With little prospect of peace in the world’s major trouble-spots, and without a sustainable and holistic solution to long-term human development needs, the number and vulnerability of the world’s refugee citizens is likely to grow. It is fitting therefore that we launch this series on 20 June 2018, as the international community marks World Refugee Day. In this blog series we’ll explore many related problems – and possible solutions – from both a justice and governance perspective.
A joint post by Dr. Zina Nimeh, Tamara A. Kool, Francesco Iacoella, and Alexander Hunns.
Following on from the blog post on the role of the duty bearer and moral obligation, this post examines what this looks like in relation to governments, the international community of actors and nations in actuality.
In the onset of rapidly evolving military conflict, determining responsibility and the most appropriate and effective response is a challenge. In the event of an armed conflict, displaced persons are likely to either be displaced internally or if they have the provisions in place, flee to a neighbouring state. In case of internal displacement, protecting human rights is the responsibility of the state – the irony being these same people may be fleeing the actions of that same state or its military. Article 1 the Guiding Principles on Displaced Persons urges non-discrimination and that displaced persons should maintain the same rights as under international and domestic law.

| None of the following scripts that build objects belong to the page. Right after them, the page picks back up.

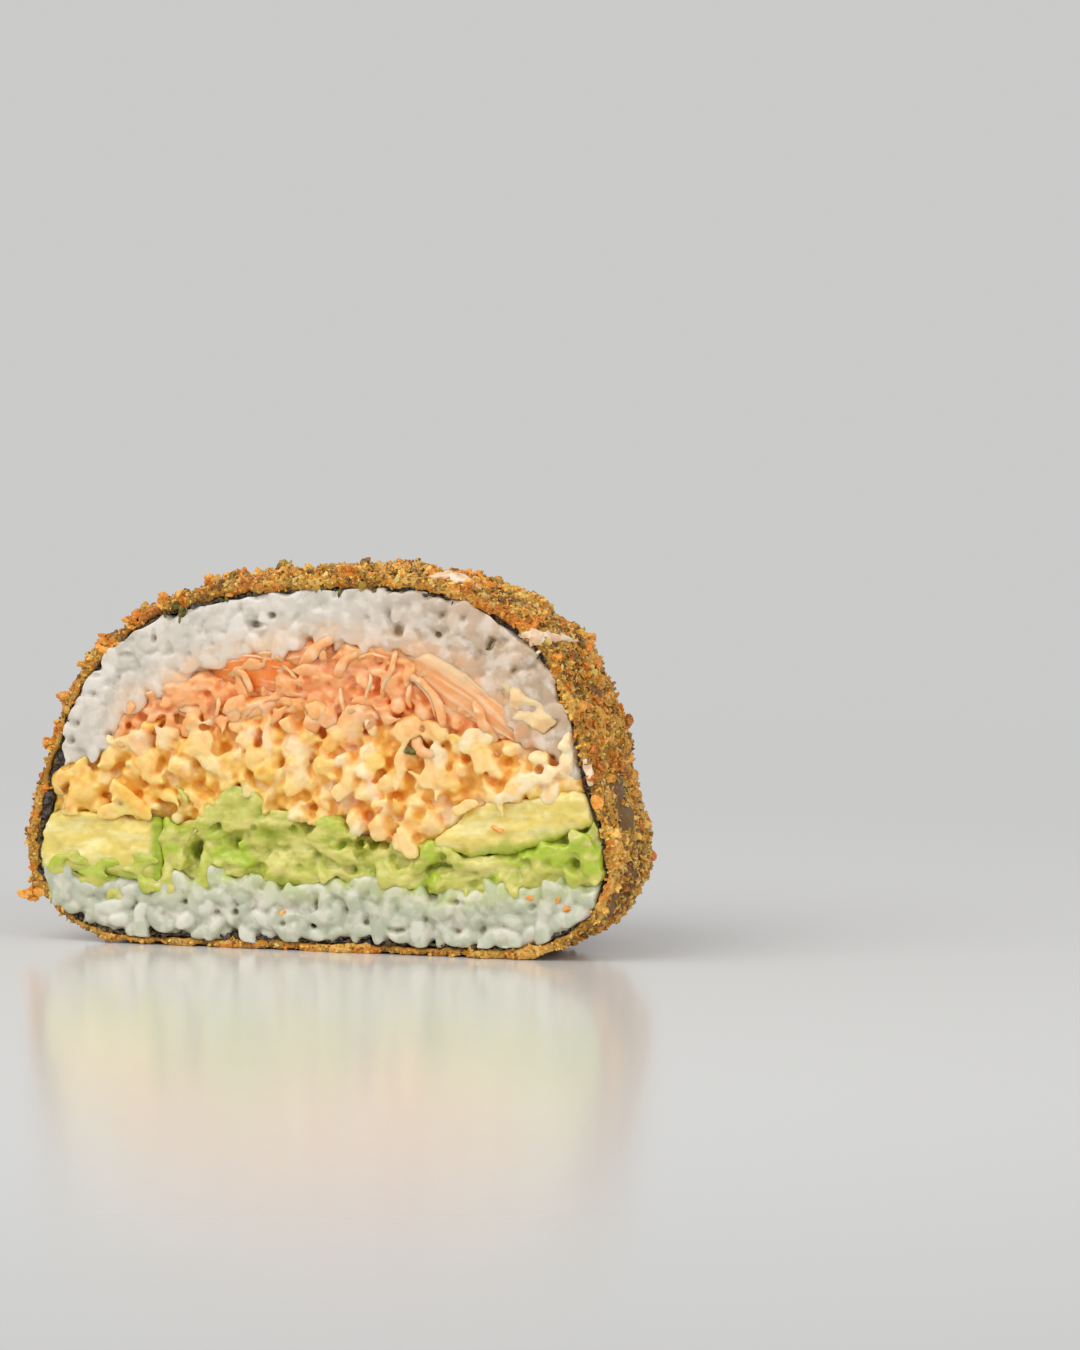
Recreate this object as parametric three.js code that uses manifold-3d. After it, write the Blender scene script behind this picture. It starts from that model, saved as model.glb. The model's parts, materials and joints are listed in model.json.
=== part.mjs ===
// Half of a breaded rice burger, cut down the middle and standing on its flat base, in millimetres, +Z up.
// A sheet of nori wraps rice, salmon, shredded crab salad and avocado. A coat of fried breadcrumbs covers it.
// The knife cut is a flat face towards -Y, where every layer shows. Each layer runs back through the food.
import * as THREE from "three";
import { mergeVertices } from "three/addons/utils/BufferGeometryUtils.js";
import Module from "manifold-3d";

const wasm = await Module();
wasm.setup();

// ---- Driving dimensions ----
const DEPTH = 51; // from the cut face to the back, over the nori
const PLAN_POWER = 2.5; // outline seen from above: 2 is an ellipse, more is squarer
const NORI_THICK = 0.7;
const COAT_BASE = 1.5; // breadcrumb coat under the base, pressed thin
const COAT_TOP = 1.7; // and over the sides and the top, between its crumbs
const GAP = 0.3; // between neighbouring solids
const BULGE_TOP = 1.8; // the knife presses the cut face in, so the body swells behind it
const BULGE_SIDE = 3.0;
const BULGE_FADE = 9;
const FRONT = -6; // forward reach of the solids that only cut others
const PROUD = 1.2; // the most that rice and chopped filling stand out of the cut
const SPAN = 60; // the lines between the layers run from -SPAN to SPAN, past the sides

// ---- Sizes of the small things ----
// pitch: from one to the next. clear: kept from a layer's edge. sink: how far a middle lies behind the cut.
// vary: share that sizes differ by. uneven: how rough the surface is. lean: most that they turn to the front.
const GRAIN = {
  size: [2.7, 5.6, 2.7], pitch: 4.4, clear: 0.7, sink: 1.4, vary: 0.15, uneven: 0.08, lean: 0.6,
};
const CRAB_BIT = {
  size: [5.4, 4.1, 3.8], pitch: 5.2, clear: 1.1, sink: 1.7, vary: 0.27, uneven: 0.3, lean: Math.PI,
};
const MASH_LUMP = {
  size: [6.0, 4.4, 4.1], pitch: 6.2, clear: 1.1, sink: 1.5, vary: 0.27, uneven: 0.3, lean: Math.PI,
};
const DEPTH_SPREAD = 1; // how much grains and lumps differ in how deep they lie
// Flakes of salmon: rows are the two shares of the layer's height that they lie at.
const FLAKE = {
  size: [15, 2.6, 3.4], count: 13, inset: 4, rows: [0.28, 0.72], vary: 0.25, uneven: 0.15, lean: 0.3,
};
// Fried crumbs stand out of the coat: none below lowest, full size above full, and calmer near the top's middle.
const CRAG = { height: 1.7, shift: 0.36, lowest: 3, full: 9, calm: 8 };

// ---- Mesh steps ----
const SMOOTH_STEPS = { plan: 13, base: 3, side: 18 };
const CRAG_STEPS = { plan: 30, base: 5, side: 33 };
const LINE_STEP = 5;
const BASE_SHARE = 0.24; // of a side's length, from the middle to where the flat base ends

// ---- Outline of the nori at the cut, from the middle of the base round to the middle of the top ----
const BASE = COAT_BASE;
const TOP = 61.4;
const RIGHT_SIDE = [
  [0, BASE], [30, BASE], [41, 3.4], [48.5, 8.5], [51, 17],
  [46.8, 31], [43.6, 42.5], [36.5, 54], [20, 61], [0, TOP],
];
const LEFT_SIDE = [
  [0, BASE], [33, BASE], [43, 2.8], [50.5, 8], [53, 16],
  [50, 30], [44, 44], [33, 54.6], [16, 60], [0, TOP],
];

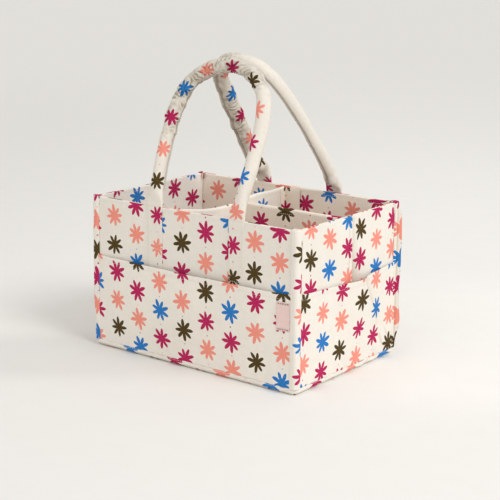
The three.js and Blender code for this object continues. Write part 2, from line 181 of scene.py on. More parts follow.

While the primary duty lies with national authorities, international actors may offer humanitarian services and as specifically stated in Article 25, consent ought not to be withheld for arbitrary reasons. This discussion on the role of international community finds it resonance in the Travaux Préparatoires of the Refugee Convention regarding paragraph 5 on the preamble. For a variety of reasons, international actors are often unable to reach those places in most urgent need of aid, and national social protection systems may collapse in the turmoil.
In the case of forced migration across borders, this happens to an extent on the grounds of ease, perhaps often with cultural and/or familial ties. Consequently, the burden falls on the neighbouring state. The prevention of secondary movements or resettlement to third countries proves very difficult for a variety of reasons, evidenced by the low numbers of resettled people. The securitisation of the travel regime through stringent visa application and rejection processes often makes asylum the problem of a random neighbour state. While this is often accompanied by a flurry of activity from the international community, this aid tends to be delivered as charitable relief and interest wains over time as new issues come to set the agenda.
As such, in the absence of a physical redistribution policy or voluntary return, the people will remain within the neighbouring state. On all sides, political interest weakens; the international community begins to withdraw. As politicians in the host country face their own challenges, refugees may find themselves in a legal vacuum; this highlights the need for a rights-based – not compassion based – internationally supported humanitarian social protection system.
In the current refugee regime the normative process establishing burden sharing is weak, and is not even defined in the Convention on the Status of Refugees. Rejection of the asylum claim further from the territory of the (usually western) state is a manifestation of consequentialism, as the deliberate shunning of a state’s moral responsibility by claiming refugees has led to an increased burden on the state hosting refugees. On the part of both the host nation and the international community of governments and actors, viewing the refugee community as a burden and an exception with a label that enables exclusion highlights the urgency of the social justice argumentation that there is a requirement for action to bring refugees under the protection of state-backed systems.
While the transition from humanitarian aid to development is difficult, it is an essential stepping stone. Though in domestic law refugees are seen as non-citizens and may or may not be governed by domestic refugee legislation, states have a responsibility under the international human rights law to provide them with access to social protection. The challenge thus lies in developing a system where international actors and governmental actors provide a social protection system that encapsulate both refugees and citizens.
It may be argued that the largest challenge lies not so much in the provision but in the financing mechanisms. Having said that, the climate accords which recognises global responsibility for climate change, may prove a hopeful glance as it recognises the extent to which developing states should or are able to shoulder the burden, recognising the role of transnational responsibility.
The failings of the current international and regional frameworks on refugee social protection demonstrate the lack of attention this topic has received. Within this it is fundamental to recognise a role for the international community, particularly as resettlement remains relatively low when compared to the number displaced and the pushing away of the frontier as evident in current foreign policy and the absorption capacities of distant states.
As we close this section, we reflect that this is not a hypothetical, a vision of a distant utopia. The shortcomings of current frameworks on social protection is having a detrimental impact on millions of lives, and while building the moral case for these rights to be extended to refugees is somewhat straightforward; convincing the international community of nations to commit sustainable real resources to those often portrayed as the other is a more complicated matter. And without matching these rights with resources, our moral duty remains undischarged.
The opinions expressed here are the authors’ own; they do not necessarily reflect the views of UNU.